== SOURCE DATA ==
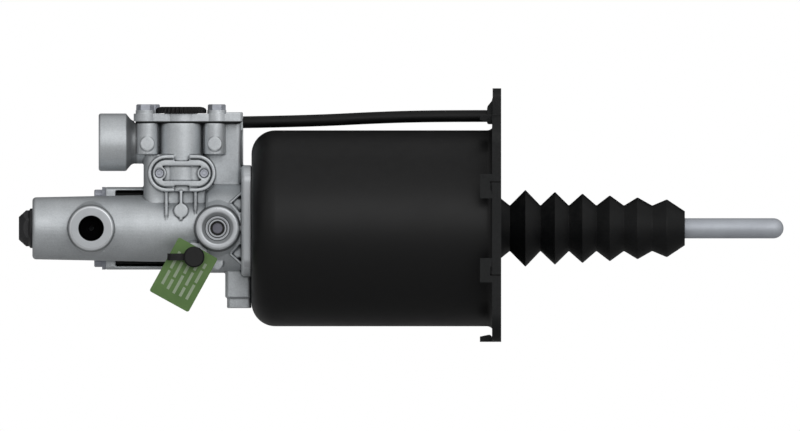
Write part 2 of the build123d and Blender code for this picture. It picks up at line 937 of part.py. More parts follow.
def make_exhaust_cap():
    """Shallow cap with a slotted, sloping edge."""
    roof = cap_top - cap_wall
    base = lid_top + lid_step
    cap = turned_z(
        valve_x,
        valve_y,
        [
            (0, cap_top),
            (cap_slope_r, cap_top),
            (cap_r, cap_top - (cap_r - cap_slope_r)),
            (cap_r, base + slip_gap),
            (cap_r - cap_wall, base + slip_gap),
            (cap_r - cap_wall, roof - (cap_r - cap_slope_r) / 2),
            (cap_slope_r, roof),
            (0, roof),
        ],
    )
    for i in range(cap_slots):
        slot = block(
            cap_r - cap_wall - past,
            cap_r + past,
            -cap_slot_width / 2,
            cap_slot_width / 2,
            base - past,
            base + cap_slot_height,
        )
        slot += block(
            cap_r - cap_notch,
            cap_r + past,
            -cap_slot_width / 2,
            cap_slot_width / 2,
            base - past,
            cap_top,
        )
        cap -= Pos(valve_x, valve_y, 0) * Rot(0, 0, i * 360 / cap_slots) * slot
    clip_bottom = cap_collar_top - past
    clip_r = cap_collar_r + slip_gap
    cap += ring_z(clip_bottom, roof + past / 2, clip_r + cap_clip, clip_r, valve_x, valve_y)
    return cap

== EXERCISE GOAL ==
Copy every line exactly. Leave nothing out.

== TASK ANSWER ==
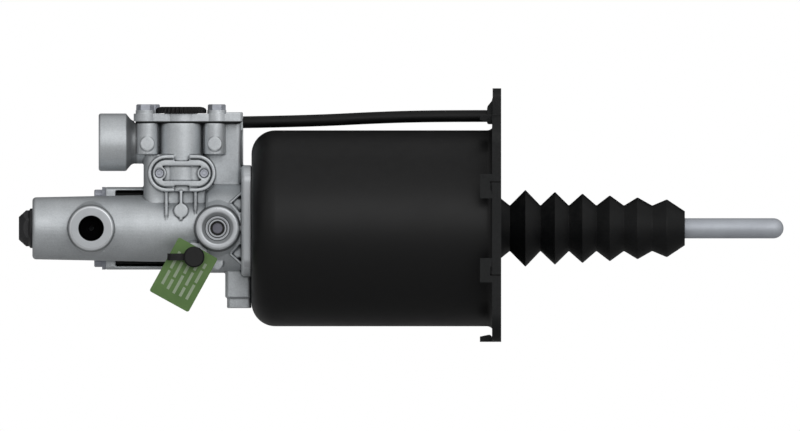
Write part 2 of the build123d and Blender code for this picture. It picks up at line 937 of part.py. More parts follow.
def make_exhaust_cap():
    """Shallow cap with a slotted, sloping edge."""
    roof = cap_top - cap_wall
    base = lid_top + lid_step
    cap = turned_z(
        valve_x,
        valve_y,
        [
            (0, cap_top),
            (cap_slope_r, cap_top),
            (cap_r, cap_top - (cap_r - cap_slope_r)),
            (cap_r, base + slip_gap),
            (cap_r - cap_wall, base + slip_gap),
            (cap_r - cap_wall, roof - (cap_r - cap_slope_r) / 2),
            (cap_slope_r, roof),
            (0, roof),
        ],
    )
    for i in range(cap_slots):
        slot = block(
            cap_r - cap_wall - past,
            cap_r + past,
            -cap_slot_width / 2,
            cap_slot_width / 2,
            base - past,
            base + cap_slot_height,
        )
        slot += block(
            cap_r - cap_notch,
            cap_r + past,
            -cap_slot_width / 2,
            cap_slot_width / 2,
            base - past,
            cap_top,
        )
        cap -= Pos(valve_x, valve_y, 0) * Rot(0, 0, i * 360 / cap_slots) * slot
    clip_bottom = cap_collar_top - past
    clip_r = cap_collar_r + slip_gap
    cap += ring_z(clip_bottom, roof + past / 2, clip_r + cap_clip, clip_r, valve_x, valve_y)
    return cap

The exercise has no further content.